### EXERCISE OBJECTIVE
Begin with the first line of the listing and quote every line through the one containing "[coverFront, HEAD_BACK]).add(lid), WHITE_PAINT);"; give only those lines.

### RECORDS FOR THE TASK
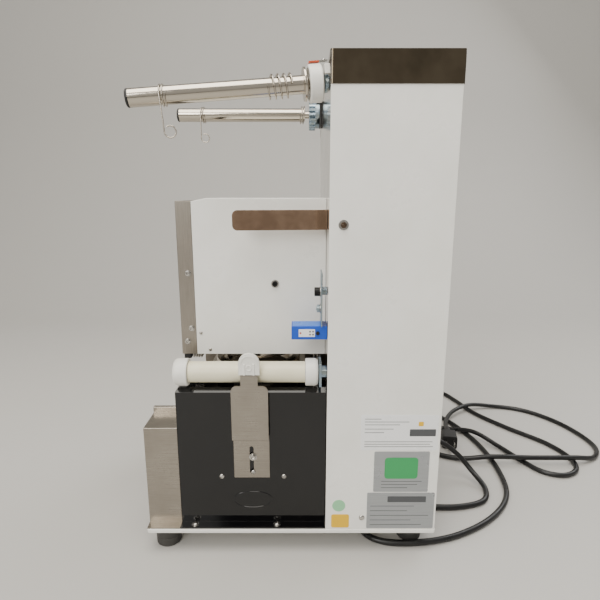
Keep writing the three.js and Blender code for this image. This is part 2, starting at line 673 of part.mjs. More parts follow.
/** The head's cover, its front panel, and the control panel with its keys. */
function buildHead() {
  const coverFront = HEAD_FRONT + HEAD_FLANGE + GAP;
  const coverSection = foldedSheet([
    [HEAD_HALF, HEAD_BOTTOM],
    [HEAD_HALF, HEAD_TOP],
    [-HEAD_HALF, HEAD_TOP],
    [-HEAD_HALF, HEAD_BOTTOM],
  ], PANEL_SHEET);
  const lidFront = HEAD_FRONT + HEAD_FLANGE + LID_SETBACK;
  const lidBottom = HEAD_TOP - GAP;
  const lidOutline = polygon([
    [lidFront, lidBottom],
    [HEAD_BACK, lidBottom],
    [HEAD_BACK, lidBottom + LID_HEIGHT],
    [lidFront + LID_SLOPE, lidBottom + LID_HEIGHT],
  ]);
  const lid = runAlongX(lidOutline, [-HEAD_HALF, HEAD_HALF]);
  addPiece('head_cover', runAlongY(coverSection, [coverFront, HEAD_BACK]).add(lid), WHITE_PAINT);

  const flangeBack = HEAD_FRONT + HEAD_FLANGE;
  const faceSection = foldedSheet([
    [-HEAD_HALF, flangeBack],
    [-HEAD_HALF, HEAD_FRONT],
    [HEAD_HALF, HEAD_FRONT],
    [HEAD_HALF, flangeBack],
  ], PANEL_SHEET);
  const panelMiddle = HEAD_TOP - PANEL_PLATE_DROP - PANEL_PLATE_HEIGHT / 2;
  addPiece('head_front_panel', riseAlongZ(faceSection, [HEAD_BOTTOM, HEAD_TOP]), BRUSHED_STEEL);

  const plateBack = HEAD_FRONT - GAP;
  const plateFront = plateBack - PANEL_PLATE_DEPTH;
  const plateOutline = roundedRectangle(
    [-PANEL_PLATE_WIDTH / 2, PANEL_PLATE_WIDTH / 2],
    [panelMiddle - PANEL_PLATE_HEIGHT / 2, panelMiddle + PANEL_PLATE_HEIGHT / 2],
    BASE_CORNER,
  );
  const wellDepth = [plateFront - GAP, plateBack - BUTTON_WELL_FLOOR];
  const buttonWell = barAlongY(BUTTON_RADIUS + SHAFT_CLEARANCE, wellDepth, 24);
  const rockerWell = block(
    [-ROCKER_WIDTH / 2 - GAP, ROCKER_WIDTH / 2 + GAP],
    wellDepth,
    [-ROCKER_HEIGHT / 2 - GAP, ROCKER_HEIGHT / 2 + GAP],
  );
  const buttonZ = panelMiddle + BUTTON_LIFT;
  addPiece('control_panel', runAlongY(plateOutline, [plateFront, plateBack])
    .subtract(buttonWell.translate([-BUTTON_SPACING, 0, buttonZ]))
    .subtract(buttonWell.translate([0, 0, buttonZ]))
    .subtract(rockerWell.translate([BUTTON_SPACING, 0, buttonZ])), BLACK_GLOSS);

  const buttonBack = plateBack - BUTTON_WELL_FLOOR - BUTTON_STROKE - GAP;
  const button = barAlongY(BUTTON_RADIUS, [buttonBack - BUTTON_DEPTH, buttonBack], 24);
  addPiece('start_button', button.translate([-BUTTON_SPACING, 0, buttonZ]), GREEN_BUTTON);
  addPiece('tray_button', button.translate([0, 0, buttonZ]), WHITE_NYLON);

  const rockerBack = plateBack - BUTTON_WELL_FLOOR - GAP;
  const rockerFront = rockerBack - ROCKER_DEPTH;
  const rocker = runAlongX(polygon([
    [rockerBack, 0],
    [rockerFront - ROCKER_SWING, ROCKER_HEIGHT / 2],
    [rockerFront, 0],
    [rockerFront, -ROCKER_HEIGHT / 2],
  ]), [-ROCKER_WIDTH / 2, ROCKER_WIDTH / 2]);
  addPiece('power_switch', rocker.translate([BUTTON_SPACING, 0, buttonZ]), RED_SWITCH);
}

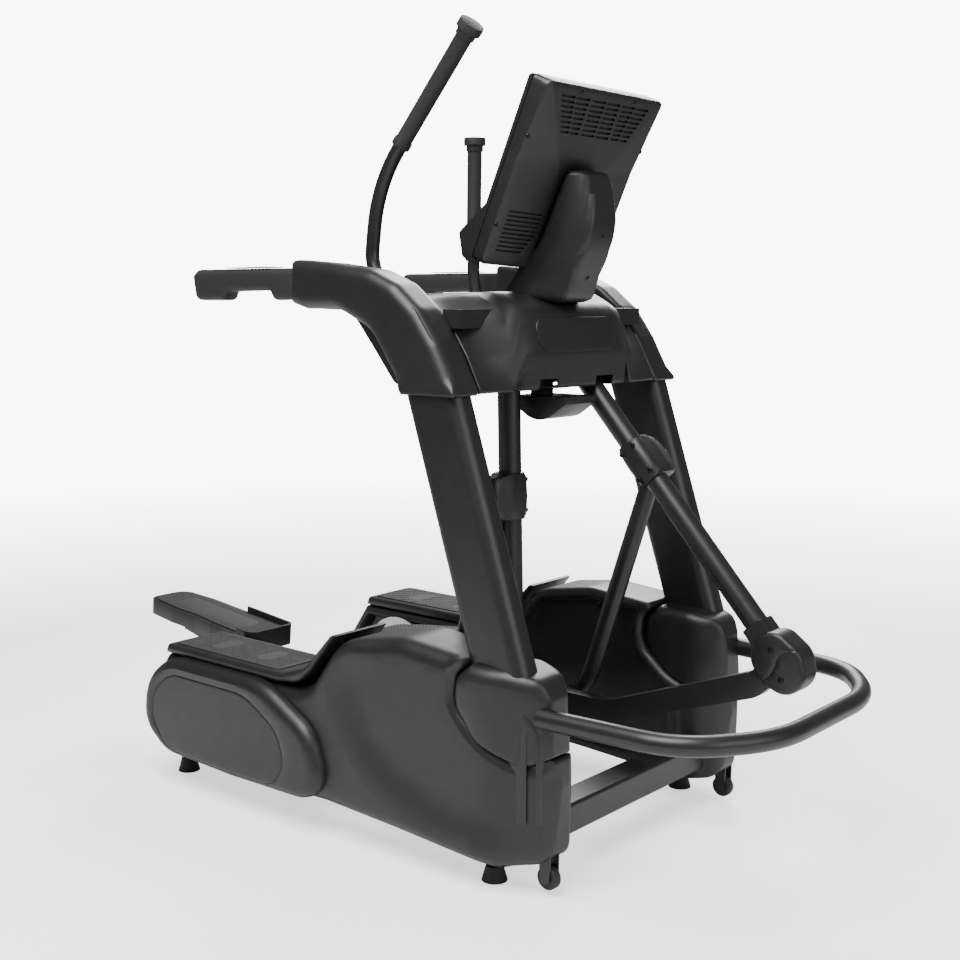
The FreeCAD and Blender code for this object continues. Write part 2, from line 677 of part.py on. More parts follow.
def build_bridge():
    """Covers of the bridge, with slots for the rockers and the handles."""
    outline = bridge_outline()
    inner = inset(outline, mm("wall"))
    split = back(192)
    half = mm("bridge_half")
    far = 2000
    shells = (("bridge_front_shell", split, split + far), ("bridge_rear_shell", split - far, split))
    tube_slot = mm("rocker_radius") + 7
    handle_slot = mm("handle_radius") + 7
    tools = {}
    for label, low, high in shells:
        tools[label] = [block(label + "_split", (-far, low, 0), (far, high, far))]
    for name, side in SIDES:
        middle = mm("rocker_middle")
        tools["bridge_front_shell"].append(side_block(
            name + "_tube_slot", side, (middle - tube_slot, back(40), 900), (middle + tube_slot, back(192), 1035)))
        tools["bridge_rear_shell"].append(side_block(
            name + "_tube_slot_rear", side, (middle - tube_slot, back(192), 900), (middle + tube_slot, back(285), 1035)))
        middle = mm("handle_middle")
        tools["bridge_rear_shell"].append(side_block(
            name + "_handle_slot", side, (middle - handle_slot, back(300), 1000), (middle + handle_slot, back(632), 1240)))
    tools["bridge_rear_shell"].append(block("hub_opening", (-70, back(180), 900), (70, back(260), 1000)))
    tools["bridge_front_shell"].append(block("hub_opening_front", (-70, back(80), 900), (70, back(200), 1000)))
    tools["bridge_rear_shell"].append(block("mast_opening", (-32, back(150), 1150), (32, back(215), 1240)))
    tools["bridge_front_shell"].append(block("mast_opening_front", (-32, back(150), 1140), (32, back(215), 1240)))
    for label, members in tools.items():
        body = new_body(label + "_body")
        add_pad(body, "side", rounded(outline), str(-half), str(2 * half))
        add_pocket(body, "side", rounded(inner), str(-half), str(2 * half))
        keep(label, cut(label + "_cut", body, fuse(label + "_openings", members)))

    panel = new_body("access_panel_body")
    add_pad(panel, "front", rounded([(-135, 1060, 40), (135, 1060, 40), (150, 1132, 36), (-150, 1132, 36)]),
            str(back(92)), "4")
    keep("access_panel", panel)
    lens = rounded(shift([(96, 962, 4), (90, 950, 8), (165, 898, 110), (246, 950, 8), (240, 962, 4)], mm("datum_line")))
    hub = new_body("centre_hub_cover_body")
    add_pad(hub, "side", lens, "-56", "112")
    keep("centre_hub_cover", hub)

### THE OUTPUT
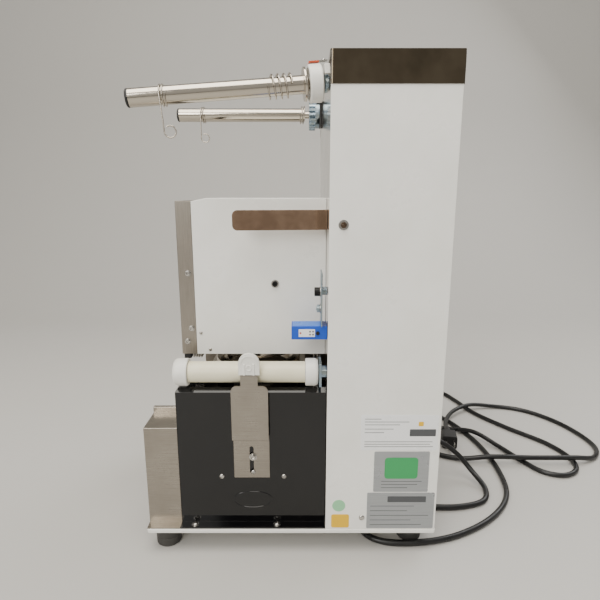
Keep writing the three.js and Blender code for this image. This is part 2, starting at line 673 of part.mjs. More parts follow.
/** The head's cover, its front panel, and the control panel with its keys. */
function buildHead() {
  const coverFront = HEAD_FRONT + HEAD_FLANGE + GAP;
  const coverSection = foldedSheet([
    [HEAD_HALF, HEAD_BOTTOM],
    [HEAD_HALF, HEAD_TOP],
    [-HEAD_HALF, HEAD_TOP],
    [-HEAD_HALF, HEAD_BOTTOM],
  ], PANEL_SHEET);
  const lidFront = HEAD_FRONT + HEAD_FLANGE + LID_SETBACK;
  const lidBottom = HEAD_TOP - GAP;
  const lidOutline = polygon([
    [lidFront, lidBottom],
    [HEAD_BACK, lidBottom],
    [HEAD_BACK, lidBottom + LID_HEIGHT],
    [lidFront + LID_SLOPE, lidBottom + LID_HEIGHT],
  ]);
  const lid = runAlongX(lidOutline, [-HEAD_HALF, HEAD_HALF]);
  addPiece('head_cover', runAlongY(coverSection, [coverFront, HEAD_BACK]).add(lid), WHITE_PAINT);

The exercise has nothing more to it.